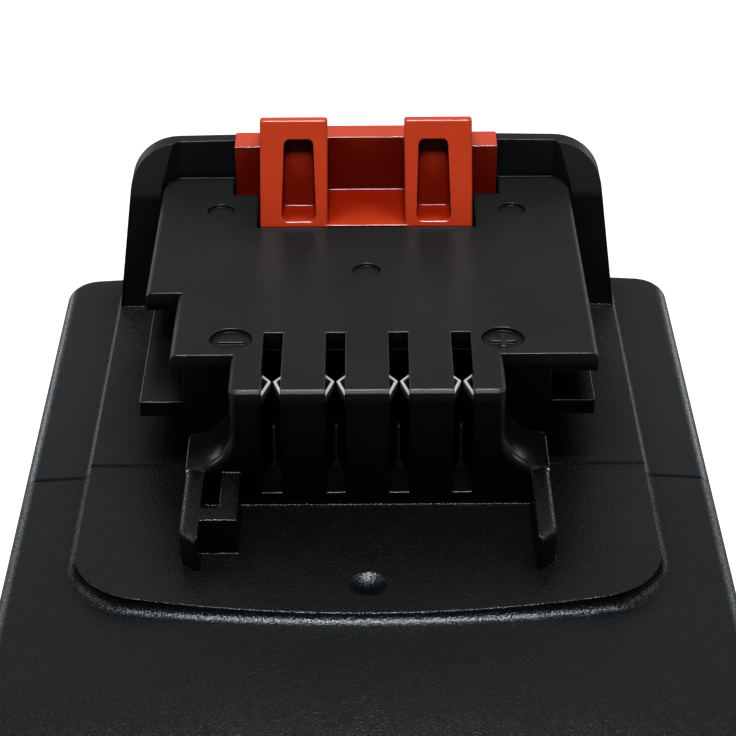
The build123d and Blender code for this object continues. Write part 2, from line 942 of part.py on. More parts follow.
def leaf_contact(x):
    """One terminal: two sprung leaves that pinch a blade between them, on a bridged foot."""
    with BuildPart() as contact:
        for sign in (-1, 1):
            with BuildSketch(Plane.XY.offset(leaf_low)):
                with BuildLine():
                    inner = [
                        (x + sign * leaf_flare, tower_front + leaf_tip_set),
                        (x + sign * leaf_pinch, tower_front + leaf_pinch_set),
                        (x + sign * leaf_half, tower_front + leaf_back_set),
                        (x + sign * leaf_half, tower_front + leaf_end_set),
                    ]
                    outer = [(px + sign * leaf_thickness, py) for px, py in reversed(inner)]
                    Polyline(*inner, *outer, close=True)
                make_face()
            extrude(amount=contact_top - leaf_low)
            sides = sorted((x + sign * leaf_half, x + sign * (leaf_half + leaf_thickness)))
            block(
                (sides[0], tower_front + carrier_set, board_top),
                (sides[1], tower_front + leaf_end_set, leaf_low),
            )
        block(
            (x - leaf_half, tower_front + carrier_set, board_top),
            (x + leaf_half, tower_front + leaf_end_set, board_top + 2 * leaf_thickness),
        )
    return contact.part


with BuildPart() as contact_carrier:
    carrier_half = tower_half - wall - slide_gap
    carrier_front = tower_front + carrier_set
    block(
        (-carrier_half, carrier_front, board_top),
        (carrier_half, carrier_rear, board_top + carrier_height),
    )
    for x in contact_places():
        reach = leaf_half + leaf_thickness + carrier_gap
        block(
            (x - reach, carrier_front - overrun, board_top - overrun),
            (x + reach, tower_front + leaf_end_set + carrier_gap, board_top + carrier_height + overrun),
            mode=Mode.SUBTRACT,
        )
contact_carrier.part.label = "contact_carrier"

with BuildPart() as circuit_board:
    with BuildSketch(Plane.XY.offset(board_low)):
        with Locations((0, (board_front + board_rear) / 2)):
            RectangleRounded(2 * (inner_side - board_side_gap), board_rear - board_front, board_corner)
        with Locations(board_screw_places()):
            Circle(board_screw_shank / 2 + fit_gap, mode=Mode.SUBTRACT)
    extrude(amount=board_thickness)
circuit_board.part.label = "circuit_board"

with BuildPart() as board_components:
    chip_x = plinth_half - wall - slide_gap - switch_length / 2
    for chip_y in (cell_places[2], cell_places[3]):
        block(
            (chip_x - switch_length / 2, chip_y - switch_width / 2, board_top),
            (chip_x + switch_length / 2, chip_y + switch_width / 2, board_top + switch_height),
        )
    block(
        (-controller_side / 2, component_y - controller_side / 2, board_top),
        (controller_side / 2, component_y + controller_side / 2, board_top + controller_height),
    )
    with Locations([(x, component_y, board_top) for x in (-capacitor_side, capacitor_side)]):
        Cylinder(capacitor_diameter / 2, capacitor_height, align=(Align.CENTER, Align.CENTER, Align.MIN))
board_components.part.label = "board_components"

with BuildPart() as fuse:
    fuse_y = cell_places[2]
    block(
        (-chip_x - fuse_length / 2, fuse_y - fuse_width / 2, board_top),
        (-chip_x + fuse_length / 2, fuse_y + fuse_width / 2, board_top + fuse_height),
    )
    middle = fuse_length / 2 - fuse_cap
    block(
        (-chip_x - middle, fuse_y - fuse_width, board_top + fuse_height - fit_gap),
        (-chip_x + middle, fuse_y + fuse_width, board_top + fuse_height + fit_gap),
        mode=Mode.SUBTRACT,
    )
fuse.part.label = "fuse"

with BuildPart() as thermistor:
    bead_y = cell_places[2] + cell_pitch / 2
    reach = cell_diameter / 2 + bead_diameter / 2
    bead_z = cell_axis_z + sqrt(reach**2 - (cell_pitch / 2) ** 2)
    with BuildSketch(Plane.YZ):
        with Locations((bead_y, bead_z)):
            Circle(bead_diameter / 2)
    extrude(amount=bead_length / 2, both=True)
    with Locations((0, bead_y, bead_z)):
        Cylinder(bead_lead / 2, board_low - bead_z, align=(Align.CENTER, Align.CENTER, Align.MIN))
thermistor.part.label = "thermistor"

with BuildPart() as battery_lead:
    lead_low = board_low + strip_thickness
    block(
        (lead_side - lead_width / 2, cell_places[0], lead_low),
        (lead_side + lead_width / 2, board_front, lead_low + lead_thickness),
    )
battery_lead.part.label = "battery_lead"

with BuildPart() as foam_pad:
    pad_side = inner_side - holder_width - slide_gap
    block((-pad_side, row_front, wall), (pad_side, row_front + cell_row, wall + foam_thickness))
foam_pad.part.label = "foam_pad"

with BuildPart() as housing_screws:
    for x, y in boss_places():
        with Locations((x, y, screw_head_depth)):
            Cylinder(screw_head / 2, screw_head_height, align=(Align.CENTER, Align.CENTER, Align.MAX))
            Cylinder(screw_shank / 2, screw_length, align=(Align.CENTER, Align.CENTER, Align.MIN))
    with BuildSketch(Plane.XY.offset(screw_head_depth - screw_head_height)):
        with Locations(boss_places()):
            RegularPolygon(screw_socket / 2, 6)
    extrude(amount=screw_socket_depth, mode=Mode.SUBTRACT)
housing_screws.part.label = "housing_screws"

with BuildPart() as board_screws:
    for x, y in board_screw_places():
        with Locations((x, y, board_top)):
            Cylinder(
                board_screw_head / 2, board_screw_head_height, align=(Align.CENTER, Align.CENTER, Align.MIN)
            )
            Cylinder(
                board_screw_shank / 2, board_screw_length, align=(Align.CENTER, Align.CENTER, Align.MAX)
            )
board_screws.part.label = "board_screws"

with BuildPart() as rating_label:
    with BuildSketch(Plane.XY.offset(label_recess - label_thickness)):
        RectangleRounded(label_width - 2 * fit_gap, label_length - 2 * fit_gap, label_corner - fit_gap)
    extrude(amount=label_thickness)
rating_label.part.label = "rating_label"

pieces = [
    upper_housing.part,
    lower_housing.part,
    latch.part,
    contact_carrier.part,
    circuit_board.part,
    board_components.part,
    fuse.part,
    thermistor.part,
    battery_lead.part,
    foam_pad.part,
    housing_screws.part,
    board_screws.part,
    rating_label.part,
]


def keep(piece, name):
    """Name a piece and add it to the pieces that are written."""
    piece.label = name
    pieces.append(piece)


for index in range(cell_count):
    keep(cell(index), f"cell_{index + 1}")
for index, x in enumerate(contact_places()):
    keep(leaf_contact(x), f"contact_{index + 1}")
cells = list(range(cell_count))
left_groups = [cells[:1]] + [cells[i : i + 2] for i in range(1, cell_count, 2)]
right_groups = [cells[i : i + 2] for i in range(0, cell_count, 2)]
for side, sign, groups in (("left", -1, left_groups), ("right", 1, right_groups)):
    keep(coil_spring(sign * spring_side), f"latch_spring_{side}")
    keep(holder(sign), f"cell_holder_{side}")
    keep(insulator(sign), f"insulator_{side}")
    for number, group in enumerate(groups):
        keep(strip(sign, group), f"nickel_strip_{side}_{number + 1}")

for piece in pieces:
    export_step(piece, f"parts/{piece.label}.step")
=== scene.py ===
"""Looks of the slide-on battery pack: materials, light and the photograph's camera."""

import math

import bpy
from mathutils import Euler, Matrix, Vector

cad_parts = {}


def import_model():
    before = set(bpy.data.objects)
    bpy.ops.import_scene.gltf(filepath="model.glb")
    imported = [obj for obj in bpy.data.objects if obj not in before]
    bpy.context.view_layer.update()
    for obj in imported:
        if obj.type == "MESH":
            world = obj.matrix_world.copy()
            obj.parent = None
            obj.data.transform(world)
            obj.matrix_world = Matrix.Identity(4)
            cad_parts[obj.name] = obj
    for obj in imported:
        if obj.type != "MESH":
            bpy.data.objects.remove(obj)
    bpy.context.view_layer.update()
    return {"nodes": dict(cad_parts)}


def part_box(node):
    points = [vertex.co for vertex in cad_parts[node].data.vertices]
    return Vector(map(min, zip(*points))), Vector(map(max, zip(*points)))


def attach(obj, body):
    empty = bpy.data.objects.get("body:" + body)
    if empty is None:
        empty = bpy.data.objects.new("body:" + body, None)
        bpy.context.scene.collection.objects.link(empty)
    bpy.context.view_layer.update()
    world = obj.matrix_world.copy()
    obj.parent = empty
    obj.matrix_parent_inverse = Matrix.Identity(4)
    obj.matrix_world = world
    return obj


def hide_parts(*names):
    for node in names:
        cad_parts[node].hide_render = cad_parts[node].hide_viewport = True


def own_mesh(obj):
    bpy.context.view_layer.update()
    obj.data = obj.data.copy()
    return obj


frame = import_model()
nodes = frame["nodes"]

MM = 0.001

# Camera of the photograph: its pitch, roll, field of view and place in the row frame
CAMERA_PITCH = math.radians(32.03)
CAMERA_ROLL = math.radians(0.32)
CAMERA_PLACE = Vector((0.1, -191.5, 166.9)) * MM
CAMERA_LENS = 104.6
SENSOR_WIDTH = 36.0
CLIP_START = 5 * MM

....

PROMPT.
Starting from the line containing "zip(*points))), Vector(map(max, zip(*points)))" and ending with the final line of the data, reproduce each line exactly as it appears, including no other lines.

RESPONSE TO THE TASK.
    return Vector(map(min, zip(*points))), Vector(map(max, zip(*points)))


def attach(obj, body):
    empty = bpy.data.objects.get("body:" + body)
    if empty is None:
        empty = bpy.data.objects.new("body:" + body, None)
        bpy.context.scene.collection.objects.link(empty)
    bpy.context.view_layer.update()
    world = obj.matrix_world.copy()
    obj.parent = empty
    obj.matrix_parent_inverse = Matrix.Identity(4)
    obj.matrix_world = world
    return obj


def hide_parts(*names):
    for node in names:
        cad_parts[node].hide_render = cad_parts[node].hide_viewport = True


def own_mesh(obj):
    bpy.context.view_layer.update()
    obj.data = obj.data.copy()
    return obj


frame = import_model()
nodes = frame["nodes"]

MM = 0.001

# Camera of the photograph: its pitch, roll, field of view and place in the row frame
CAMERA_PITCH = math.radians(32.03)
CAMERA_ROLL = math.radians(0.32)
CAMERA_PLACE = Vector((0.1, -191.5, 166.9)) * MM
CAMERA_LENS = 104.6
SENSOR_WIDTH = 36.0
CLIP_START = 5 * MM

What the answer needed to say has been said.